Stay Human After the Fight
After you challenge cruelty, you may feel clean for a while.
You said the thing. You stood up. You refused to laugh. You corrected the behavior. You backed the person who needed support. Good.
Then comes the harder part.
Can you stay human afterward?
Can you avoid retelling the story in a way that makes you look perfect? Can you avoid exaggerating the other person’s badness? Can you avoid recruiting unnecessary allies? Can you avoid turning one ugly moment into a permanent identity for everyone involved?
Sometimes the answer should still be firm. Some behavior needs consequences. Some people should lose trust. Some patterns should be named clearly.
But a mature man does not need to inflate the situation to justify his response.
He tells the truth. He keeps boundaries. He supports the person harmed. He allows repair where repair is real. He refuses fake peace. He refuses revenge. He refuses to become entertained by the downfall of another human being.
That is not easy.
It is easier to join the cruelty once your side has moral permission.
Do not.
Strength Means You Can Hold the Line Without Losing Yourself
The real test is not whether you can recognize cruelty. Most men can.
The test is whether you can challenge it without becoming ruled by it.

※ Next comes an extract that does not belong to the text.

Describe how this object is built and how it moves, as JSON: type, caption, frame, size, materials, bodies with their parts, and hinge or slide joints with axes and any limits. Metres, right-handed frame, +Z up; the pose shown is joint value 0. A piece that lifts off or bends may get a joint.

Can you speak firmly without performing? Can you correct without humiliating? Can you protect without needing to dominate? Can you stay honest when your own side is wrong? Can you refuse revenge when revenge would feel good? Can you maintain compassion without becoming passive?
That is hard work.
It is also the work of a man trying to become steadier, not merely louder.
Cruelty does not disappear because decent men have private opinions against it. It loses ground when men stop rewarding it, stop laughing at it, stop excusing it, and stop practicing it themselves.
You do not need to become soft.
You do not need to become cruel.
You need enough strength to stand against harm and enough discipline to keep your own hands clean while you do it.
That is the narrow path.
Most men know when cruelty is wrong.
The better question is whether they have enough control not to answer it in kind.